它没有收信人地址,亦无落款姓名。它写在水汽氤氲的清晨窗棂上,写在被无数脚步磨光的旧书桌角落,写在深夜穿过麦田的孤独手电光柱里,写在每一次屏住呼吸、等待命运宣判的心跳间隙中。这封以山河为砚、以血汗为墨写就的集体情书,它的投递处,是一个名为“未来”的模糊远方。
情书的第一行,是父亲沉默的烟圈。在山西某个煤烟尚未散尽的院落,他蹲在门槛上,望着女儿伏案的背影,将一包廉价香烟抽得吱吱作响。那缭绕的、苦涩的蓝雾,是他写下的最朴素的祈愿句:“走吧,孩子,别回头。”
情书的第二个段落,是母亲皲裂的指缝。在河南一片无垠的麦田里,她弯下腰,让汗水代替泪水,砸进干涸的土地。每一粒归仓的麦子,都是她为一个可能的明天积攒的标点符号。她从不言说梦想,只是用不断重复的劳作,将“希望”二字,一针一线地缝进儿女的衣衫里。
情书的第三章节,是少年眼底的星河。在山东一所重点中学的最后一排,那个从乡镇考来的“插班生”,正借着走廊漏进的光,啃噬一本边缘卷曲的竞赛书。城市的霓虹与他无关,他全部的宇宙,是纸页间流淌的公式与定理。他咬紧的牙关,是这封情书里最坚硬的副词。
这封情书,由无数这样的碎片连缀而成。它是老师藏在严厉批评后的那一声几不可闻的叹息;是工友在替班时那句粗糙的“快去念你的书”;是邻居送来一碗饺子时那句“别饿着脑子”;是那个与你暗暗较劲了三年的同学,在毕业册上写下的“大学见”。这些看似微不足道的瞬间,都是这封长信里温润的转折词,承接着现实的粗粝,启航着理想的微光。
它的文风,毫无浪漫主义的绮丽,只有现实主义的粗砺与坚韧。字里行间,弥漫着消毒水与风油精的气味,夹杂着凌晨闹钟的刺耳与深夜饥肠的辘辘。它的修辞,是无数次模拟考试的成绩曲线图,是写满了“坚持”二字的便利贴,是眼泪晕开字迹后,那不屈不挠的重写。
这封情书,在文化的血脉里,遥相呼应着那些“负笈游学”的古老身影。它承载的,与当年那些背着书箱、告别乡井、走向未知师门的学子们,是何其相似——同样是以青春为赌注,赌一个“学成文武艺,货与帝王家”的渺茫机会,赌一个“朝为田舍郎,暮登天子堂”的世俗梦想。只是,如今的“帝王家”变成了更庞大的现代性系统,“天子堂”化身为那些遥远都市里的高等学府。
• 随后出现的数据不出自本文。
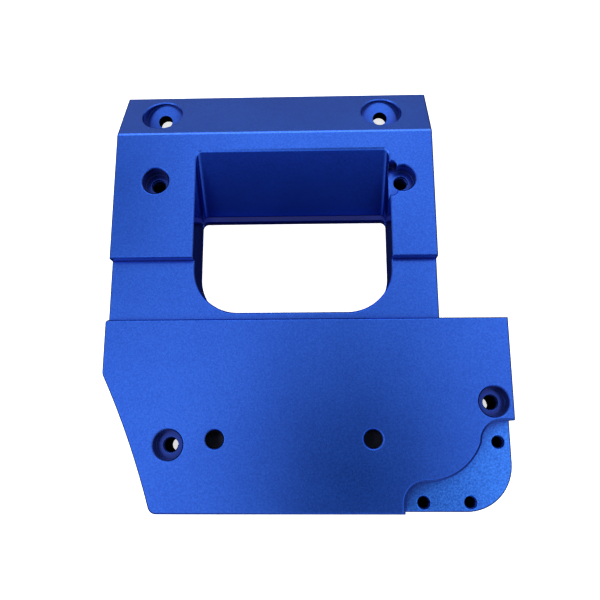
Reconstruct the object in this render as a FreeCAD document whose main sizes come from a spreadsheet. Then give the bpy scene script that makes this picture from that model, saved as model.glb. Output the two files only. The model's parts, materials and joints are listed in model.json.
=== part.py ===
import FreeCAD, Part
import math
import os
import Sketcher

# Pan and tilt camera mount: a low bracket of blue anodised aluminium.
#
# The mount lies flat.  +X is to the right, +Y to the back and +Z up.  The origin is the
# middle of the underside's bounding rectangle.  Every sub-part is drawn from the mount's
# front left bottom corner, and its Placement carries it to the origin.

DOCUMENT_NAME = "pan_tilt_camera_mount"

# Driving dimensions in millimetres.  Heights called "drop" are measured down from the top.
SIZES = {
    # overall
    "plate_width": 105.0,
    "overall_depth": 117.6,
    "overall_height": 15.0,
    # plan of the frame
    "plate_depth": 48.8,
    "channel_width": 16.7,
    "block_width": 87.9,
    "lap_length": 10.5,
    "channel_drop": 2.75,
    "seat_drop": 5.5,
    "edge_break": 0.35,
    "hole_break": 0.2,
    "step_break": 0.6,
    "lip_break": 0.6,
    # window
    "left_rail_width": 22.5,
    "window_width": 53.3,
    "window_strip": 2.2,
    "window_front_radius": 12.0,
    "window_corner_radius": 1.6,
    "window_wall_run": 14.6,
    # sloped back
    "ridge_width": 5.4,
    "slope_run": 16.0,
    "slope_drop": 8.9,
    "flange_length": 17.6,
    "flange_drop": 12.0,
    # under plate
    "under_thickness": 1.4,
    "under_front_lap": 5.0,
    "lip_width": 1.9,
    # front plate's cut-off left side and cut-out corner
    "side_cut_width": 13.9,
    "side_cut_depth": 34.6,
    "side_cut_radius": 210.0,
    "side_join_radius": 3.0,
    "front_join_radius": 2.2,
    "back_join_radius": 0.9,
    "corner_radius": 12.0,
    "boss_radius": 5.3,
    "cutout_radius": 15.0,
    # corner holes
    "corner_hole_dia": 3.1,
    "corner_hole_depth": 8.0,
    "corner_front_inset": 2.3,
    "corner_side_inset": 3.25,
    "corner_front_reach": 22.8,
    "corner_mid_reach": 11.0,
    "corner_back_reach": 17.2,
    # bores for the user's own screws
    "bore_dia": 4.0,
    "plate_counterbore_dia": 7.6,
    "plate_counterbore_depth": 4.0,
    "plate_bore_left": 17.75,
    "plate_bore_left_back": 16.7,
    "plate_bore_right": 4.95,
    "plate_bore_right_back": 27.2,
    "plain_hole_dia": 4.6,
    "plain_hole_depth": 12.0,
    "plain_hole_left": 29.5,
    "plain_hole_spacing": 40.0,
    "plain_hole_back": 18.05,
    "block_counterbore_dia": 7.3,
    "block_counterbore_depth": 4.2,
    "block_bore_side": 11.45,
    "block_bore_edge": 8.7,
    "block_bore_back": 30.0,
    "notch_radius": 1.5,
    "slope_counterbore_dia": 11.0,
    "slope_counterbore_drop": 8.5,
    "slope_bore_spacing": 63.0,
    # joining screws and pins
    "screw_dia": 3.0,
    "screw_head_dia": 5.5,
    "screw_head_height": 3.0,
    "screw_key_across": 2.5,
    "screw_key_depth": 1.5,
    "screw_sink_depth": 3.4,
    "screw_engagement": 3.9,
    "pin_dia": 3.0,
    "pin_depth": 3.6,
    "fit_clearance": 0.1,
    "head_clearance": 0.5,
    "hole_end_gap": 0.4,
    "under_screw_dia": 2.0,
    "under_head_dia": 3.6,
    "under_head_height": 1.1,
    "under_screw_length": 5.0,
    "under_key_across": 1.3,
    "under_key_depth": 0.7,
    # places of the joining screws and pins
    "plate_screw_inset": 7.5,
    "screw_wall": 1.0,
    "plate_screw_front": 6.5,
    "plate_screw_front_left": 22.0,
    "plate_screw_front_right": 69.0,
    "plate_pin_left": 46.0,
    "plate_pin_right": 56.0,
    "block_screw_side": 5.5,
    "block_screw_inner": 17.0,
    "block_pin_side": 11.3,
    "block_right_screw": 8.6,
    "block_right_pin": 3.3,
    "under_screw_inset": 6.0,
    "under_screw_front": 8.0,
    "under_screw_back": 5.0,
}


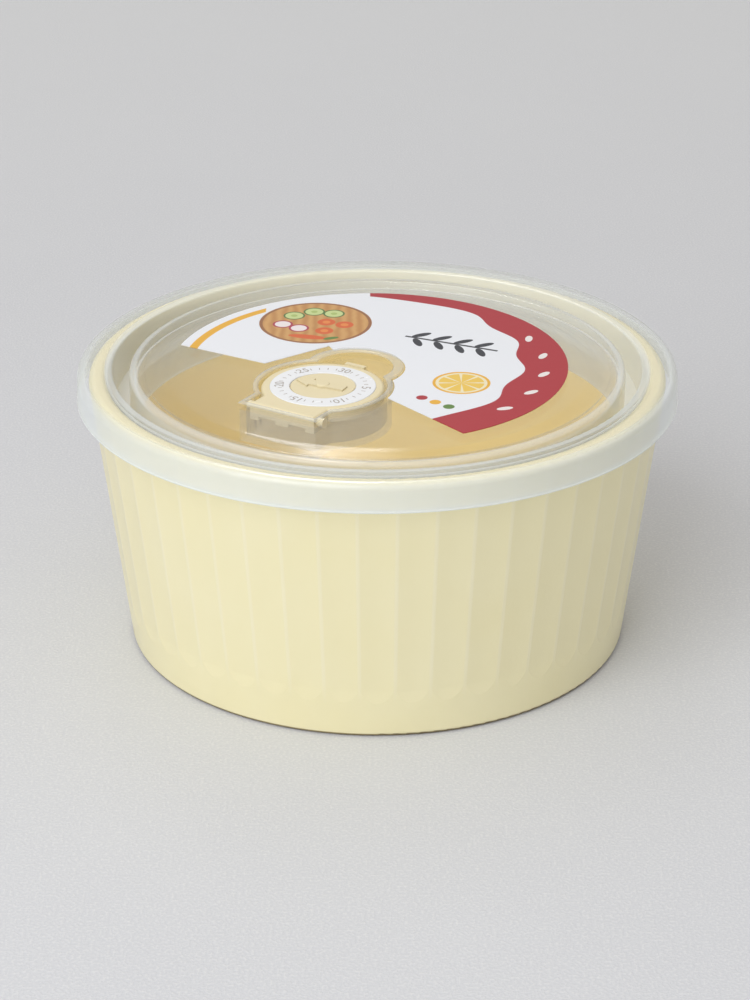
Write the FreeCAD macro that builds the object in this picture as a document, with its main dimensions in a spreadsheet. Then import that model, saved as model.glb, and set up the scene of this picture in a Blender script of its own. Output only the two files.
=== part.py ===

那核心的驱动力,依然是对个体与家族命运突围的深切渴望。
然而,这又是一封注定无法被妥投的信件。那个名为“未来”的收信人,面目模糊,性情难测。它可能回馈以热烈的拥抱,也可能报之以冰冷的沉默。许多人倾尽所有情感与力气写就的章节,最终可能只换来一张“查无此人”的退信通知。那被退回的,不是失败,而是一代人青春的炽热原稿。
于是,“山河大学”的诞生,成为了这封集体情书一个最壮丽、也是最悲怆的“副本章”。当现实的邮路似乎壅塞不通,他们便集体创造了一个虚拟的“收发室”,自己为自己盖上了认可的邮戳。在这里,每一份努力都被郑重阅读,每一滴汗水都被视为珍珠。这座虚构的学府,本身就成了这封情书最动人的结局——不是寄给某个外在的拯救者,而是写给自己,写给彼此,写给这片既哺育他们又限制他们的山河。
最终,这封以月光为笺、山河作印的集体情书,是否送达,已然不再重要。重要的是书写本身。在书写的过程中,他们完成了对自我价值的确认,完成了对平庸生活的超越,完成了与无数同路人的灵魂共鸣。
那些墨迹,早已渗入山河四省的土地,长成了新的土壤。那些未及寄出的词语,在每年的夏风里回响,成为一代人精神世界里,永不消逝的、低沉而有力的背景音。当新的少年再次于凌晨点亮台灯,他俯身书写的,已是这封永恒情书的最新篇章。